Benjamin: if FedEx says it will charge more to some companies
who send documents, fine, but that’s not expression.
Tushnet: it may be part of their expression, but as common
carriers they don’t have an ex ante entitlement to discriminate.
Benjamin: but FedEx isn’t a common carrier. It still won’t
be speech for them to charge more (or less) to big companies anyway.
Q: isn’t it overly optimistic to “nip this in the bud”? As
long as they can develop greater market power and begin to exercise editorial
functions, they can always bring a new case.

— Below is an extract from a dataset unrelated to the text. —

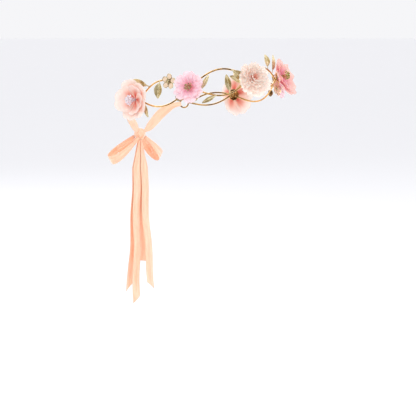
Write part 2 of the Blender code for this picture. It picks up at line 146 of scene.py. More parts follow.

Crawford: true. Need correct administrative classification,
and also rejection of 1A argument. Importance of 1A is to give people courage
to do their jobs.
Jack Balkin: Suppose Congress passed §230(c)(2), excusing
provider from liability for filtering/etc.
Wouldn’t that suggest that Congress has made a decision to treat this as
1A-protected activity? Treats them as
having editorial rights. Congress is
permitted to design structure ex ante; judicial review arises within that
structure. But when Congress tries to have it both ways, it enables the
argument you’re trying to fight. (RT: I
would think that as to common carriers/pure conduits for data flow like Comcast
as internet provider, § 230 didn’t change/set the standard.)
Benjamin: highlights the importance of drawing the
distinction between kinds of editing. Newspapers, when they choose to charge
more for classified ads based on size, they might try to claim it’s all
speech. But we shouldn’t buy that with
respect to price. Best argument for that is what DC Circuit has done for cable
companies, allowing them to challenge limits on rates they could charge
subscribers—DC Circuit said with no discussion that this implicates the 1A,
which is a mistake. Silly constitutional
straightjacket.
Balkin: we think that Congress passes law and judiciary
draws 1A lines, but Congress created the industry structure first, within which
1A review occurs, which is why reclassification would matter.
Crawford: trying to retain congressional role as decider.